Perkembangan Perguruan Tinggi Kewiharaan dan Tantra
Perguruan tinggi kewiharaan Buddha pertama, Nalada, dibangun di dekat Rajagrha pada awal abad kedua Masehi. Nagarjuna mengajar di sana, seperti banyak guru Mahayana berikutnya. Akan tetapi, perguruan-perguruan tinggi kewiharaan ini secara khusus tumbuh-mekar dengan pendirian Dinasti Gupta pada awal abad keempat Masehi. Kurikulum mereka menekankan kajian sistem ajaran filsafati dan para biksu terlibat dalam adu-pendapat yang sengit dengan enam ajaran Hindu dan Jain yang berkembang antara abad ketiga dan keenam Masehi.

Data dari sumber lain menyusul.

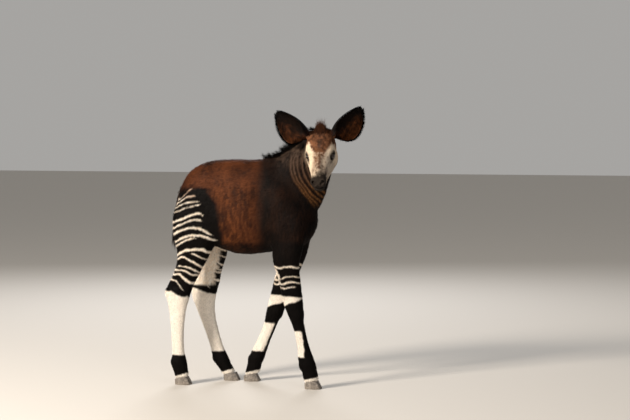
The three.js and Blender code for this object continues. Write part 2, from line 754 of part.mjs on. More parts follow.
const headSolid = solid(geometryOf(join([head(), ...forelock()])), headMatrix);
const [neckAndHead, torso] = split(rest, NECK_CUT.at, NECK_CUT.lean);
const [, neckOnly] = split(neckAndHead, HEAD_CUT.at, HEAD_CUT.lean);
const skull = headSolid.subtract(halfSpace(HEAD_CUT.at, HEAD_CUT.lean, 0));
const headOnly = largest(headSolid.intersect(halfSpace(HEAD_CUT.at, HEAD_CUT.lean, GAP / 2)));
const neckWithBack = neckOnly.add(skull.subtract(halfSpace(HEAD_CUT.at, HEAD_CUT.lean, -GAP / 2)));
const maned = join([neckWithBack, ...mane()]);
const maneLimit = maned
  .subtract(halfSpace(HEAD_CUT.at, HEAD_CUT.lean, -GAP / 2))
  .intersect(halfSpace(NECK_CUT.at, NECK_CUT.lean, GAP / 2));

addMesh("torso", geometryOf(torso), CHESTNUT);
addMesh("neck", geometryOf(largest(maneLimit)), BROWN_BLACK);
addToHead("head", headOnly, FACE_TAN);

const EARS = {
  right: { side: -1, aim: { along: [-0.36, 0.86, 0.42], open: [0.8, 0.2, 0.25] } },
  left: { side: 1, aim: { along: [-0.26, 0.72, 0.42], open: [0.8, 0.3, 0.1] } },
};
const headKeepOut = solid(
  geometryOf(
    join([
      faceLoft(SKULL, GAP),
      ...[1, -1].map((side) => solid(ball([-100, 50 * side, 52], [24.4, 20.4, 20.4]))),
    ]),
  ),
  headMatrix,
);
for (const [name, { side, aim }] of Object.entries(EARS)) {
  const made = ear(side, aim).subtract(headKeepOut);
  addToHead(`ear_${name}`, largest(made), EAR_DARK, 0.8);
  const eye = addMesh(
    `eye_${name}`,
    new THREE.SphereGeometry(EYE_RADIUS, 14, 8),
    EYE_DARK,
    0.08,
    headGroup,
  );
  eye.applyMatrix4(eyeMatrix(side));
}

const tailOnly = largest(tail().subtract(trunk(2 * GAP)));
addMesh("tail", geometryOf(tailOnly), BROWN_BLACK);
okapi.add(headGroup);

// The origin is the middle of the model's footprint, on the floor
const bounds = new THREE.Box3().setFromObject(okapi, true);
const centre = bounds.getCenter(new THREE.Vector3());
okapi.position.set(-centre.x, -centre.y, 0);

export default okapi;
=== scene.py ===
# Okapi calf: skin, coat, eyes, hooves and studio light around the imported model
import math
import time

import bpy
import numpy as np
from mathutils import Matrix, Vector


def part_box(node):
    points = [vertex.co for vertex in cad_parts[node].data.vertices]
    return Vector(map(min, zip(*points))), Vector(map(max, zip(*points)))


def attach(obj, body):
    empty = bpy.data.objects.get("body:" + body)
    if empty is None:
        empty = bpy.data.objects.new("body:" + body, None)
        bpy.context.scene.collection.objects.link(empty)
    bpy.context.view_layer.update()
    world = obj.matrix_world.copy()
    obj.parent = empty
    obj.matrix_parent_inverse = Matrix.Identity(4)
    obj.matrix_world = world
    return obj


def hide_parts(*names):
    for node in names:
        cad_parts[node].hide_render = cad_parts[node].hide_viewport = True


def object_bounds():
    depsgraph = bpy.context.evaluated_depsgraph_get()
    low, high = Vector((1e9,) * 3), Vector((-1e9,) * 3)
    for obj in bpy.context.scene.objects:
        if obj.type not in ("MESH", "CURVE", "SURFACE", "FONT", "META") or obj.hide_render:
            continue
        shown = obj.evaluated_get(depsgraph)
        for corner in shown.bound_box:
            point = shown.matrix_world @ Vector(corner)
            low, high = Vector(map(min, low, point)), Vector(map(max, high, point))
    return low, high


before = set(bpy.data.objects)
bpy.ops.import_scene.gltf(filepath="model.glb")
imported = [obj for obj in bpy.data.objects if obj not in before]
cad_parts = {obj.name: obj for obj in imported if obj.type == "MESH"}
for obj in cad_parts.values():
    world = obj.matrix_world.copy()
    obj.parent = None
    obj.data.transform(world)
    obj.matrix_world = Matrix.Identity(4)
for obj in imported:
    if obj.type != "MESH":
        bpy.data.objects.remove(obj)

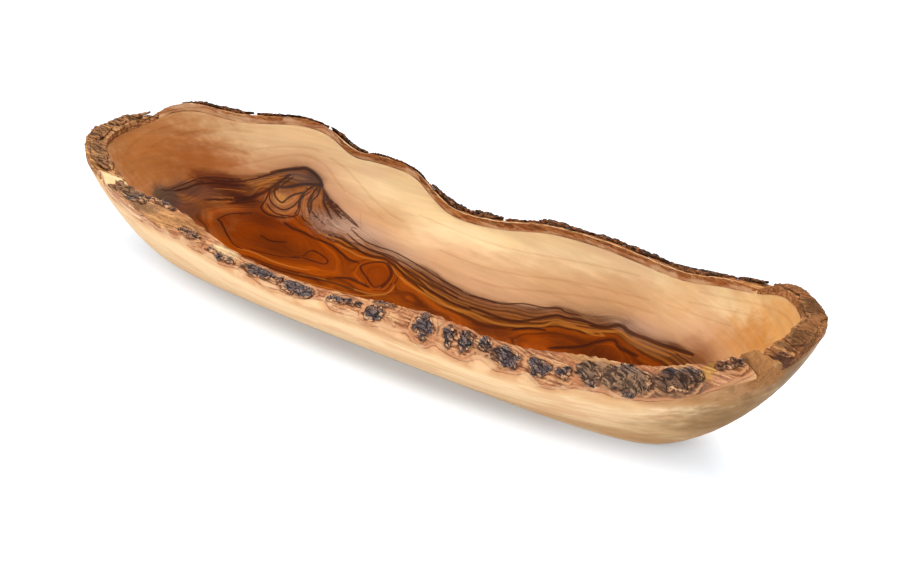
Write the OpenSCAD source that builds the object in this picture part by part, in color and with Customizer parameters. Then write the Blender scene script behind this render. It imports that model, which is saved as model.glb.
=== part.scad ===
// Live-edge dough bowl, carved from half a small log with its bark left on the rim.
// X runs along the bowl with the tall end at +X, the front of the rim is at -Y, and Z is up.
// Places around the rim are degrees, turned anticlockwise from the tall end as seen from above.

/* [Bowl] */
// Length of the bowl from tip to tip
bowl_l = 426; // [340:2:520]
// Width of the bowl at the middle of its length
bowl_w = 132; // [112:2:160]
// Height of the wood at the tall end
rim_h = 85; // [70:1:110]
// Width of the rim band, from its inner to its outer edge
band_w = 12; // [9:0.5:15]
// Thickness of the wood under the hollow
floor_t = 13; // [8:0.5:18]

/* [Foot] */
// Length of the flat that the bowl rests on
foot_l = 302; // [240:2:330]
// Width of the flat that the bowl rests on
foot_w = 36; // [24:1:50]
// How far the foot lies towards the low end
foot_shift = 17; // [0:1:28]

/* [Hollow] */
// Length of the level floor inside the bowl
floor_l = 256; // [200:2:290]
// Width of the level floor inside the bowl
floor_w = 26; // [16:1:36]

/* [Bark] */
// Thickness of the inner bark, the brown fibrous layer on the wood
inner_bark_t = 4.5; // [3:0.25:7]
// Thickness of the outer bark, the dark plates on the inner bark
outer_bark_t = 2.2; // [1.2:0.1:4]
// Height of the waves in the inner bark
bark_wave = 0.5; // [0:0.1:1]
// Clearance under a plate of outer bark
seat_gap = 0.2; // [0.1:0.05:0.4]

/* [Fineness] */
// Number of stations around the rim
stations = 144; // [96:12:180]
// Number of rings from the foot to the rim, and again down into the hollow
wall_rings = 8; // [6:1:10]
// Number of strips across the rim band
band_strips = 4; // [3:1:5]

/* [Hidden] */
// Each row of the rim: its degrees, the heights of the wood's outer and inner edges as shares
// of rim_h, and the inner bark's thickness at those edges as shares of inner_bark_t
rim_shares = [
    [0, 0.99, 0.965, 0.9, 0.9], [10, 0.965, 0.975, 0.9, 0.9], [20, 0.94, 0.97, 1, 1],
    [28, 0.87, 0.87, 1, 1], [36, 0.755, 0.79, 1, 1], [45, 0.655, 0.695, 1, 1],
    [55, 0.59, 0.67, 1, 1], [63, 0.59, 0.66, 1, 1], [71, 0.545, 0.635, 1, 1],
    [78, 0.535, 0.6, 1, 1], [85, 0.48, 0.54, 1, 1], [92, 0.41, 0.495, 1, 1],
    [98, 0.39, 0.48, 1, 1], [103, 0.405, 0.495, 1, 1], [107, 0.445, 0.565, 1, 1],
    [111, 0.495, 0.66, 1, 1], [116, 0.555, 0.68, 1, 1], [122, 0.565, 0.68, 1, 1],
    [126, 0.575, 0.67, 1, 1], [131, 0.67, 0.78, 1, 1], [137, 0.68, 0.795, 1, 1],
    [144, 0.67, 0.755, 1, 1], [150, 0.67, 0.74, 1, 1], [156, 0.69, 0.775, 1, 1],
    [162, 0.66, 0.76, 1, 1], [168, 0.61, 0.69, 1, 1], [174, 0.625, 0.66, 1, 0.9],
    [180, 0.625, 0.645, 1, 0.9], [189, 0.635, 0.645, 1, 0.9], [197, 0.645, 0.635, 0.9, 0.9],
    [205, 0.66, 0.625, 0.7, 0.9], [213, 0.665, 0.625, 0.45, 0.8], [222, 0.645, 0.665, 0.35, 0.8],
    [228, 0.635, 0.635, 0.35, 0.8], [233, 0.625, 0.595, 0.35, 0.8], [241, 0.595, 0.57, 0.35, 0.8],
    [250, 0.575, 0.57, 0.35, 0.8], [260, 0.575, 0.58, 0.35, 0.8], [268, 0.595, 0.61, 0.35, 0.8],
    [274, 0.605, 0.635, 0.35, 0.8], [282, 0.575, 0.66, 0.35, 0.8], [289, 0.57, 0.665, 0.35, 0.8],
    [298, 0.545, 0.64, 0.35, 0.8], [306, 0.56, 0.64, 0.35, 0.8], [315, 0.595, 0.69, 0.35, 0.8],
    [325, 0.61, 0.71, 0.45, 0.8], [332, 0.695, 0.76, 0.55, 0.8], [340, 0.8, 0.83, 0.65, 0.8],
    [349, 0.88, 0.905, 0.8, 0.9]];
OUTER_EDGE = 1;
INNER_EDGE = 2;
OUTER_BARK = 3;
INNER_BARK = 4;

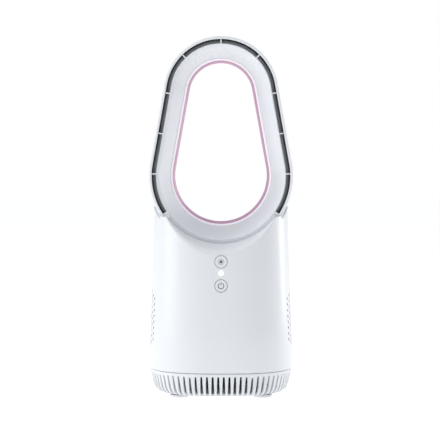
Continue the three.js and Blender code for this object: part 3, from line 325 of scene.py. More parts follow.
def inward_path(angle, z):
    """From the body's crest over the saddle to the lip in front of the loop."""
    x, y, _ = on_wall(angle, z)
    side = 1 if y > 0 else -1
    depth = abs(y)
    path = [Vector((x, y, z))]
    radius = saddle_radius(depth)
    inner = math.copysign(math.sqrt(max(radius ** 2 - (LOWER_Z - z) ** 2, 0)), x)
    if abs(inner) < abs(x) - 1e-6:
        path.append(Vector((inner, y, z)))
    turn = math.atan2(inner, LOWER_Z - z)
    for step in range(1, 2 * SADDLE_ROWS + 1):
        here = depth + (SEAT_HALF - depth) * step / (2 * SADDLE_ROWS)
        path.append(Vector(on_saddle(turn, side * here, saddle_radius(here))))
    return path, turn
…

Tantra juga muncul antara abad ketiga dan keenam Masehi, dengan pemunculan paling awal, lagi-lagi, di Andhra, India Selatan. Ini disebut Tantra Guhyasamaja. Nagarjuna menulis beberapa tinjauan tentangnya. Menurut catatan Buddha turun-temurun, tantra juga telah diteruskan secara lisan sejak Buddha mengajarkannya, tapi bahkan secara lebih tertutup lagi dibanding ajaran-ajaran sutra Mahayana.
Tantra dengan segera menyebar ke utara. Dari pertengahan abad kedelapan sampai pertengahan abad kesembilan Masehi, tantra secara khusus tumbuh-mekar di Oddiyana, kini Lembah Swat di Pakistan sebelah barat daya. Tantra terakhir yang muncul adalah Tantra Kalachakra, di pertengahan abad kesepuluh Masehi.
Perguruan-perguruan tinggi kewiharaan agama Buddha mencapai puncaknya di masa Dinasti Pala (750 – abad ke-12 Masehi) di India Utara. Banyak perguruan tinggi yang baru, seperti Vikramashila, dibangun dengan perlindungan kerajaan. Kajian tantra diperkenalkan pada beberapa dari perguruan tinggi kewiharaan ini, khususnya Nalanda. Tapi kajian dan latihan tantra tumbuh-mekar di luar wihara, khususnya dengan aliran delapan puluh empat mahasiddha, di antara abad kedelapan dan keduabelas. “Mahasiddha” adalah pelaku tantra yang luar biasa terampil.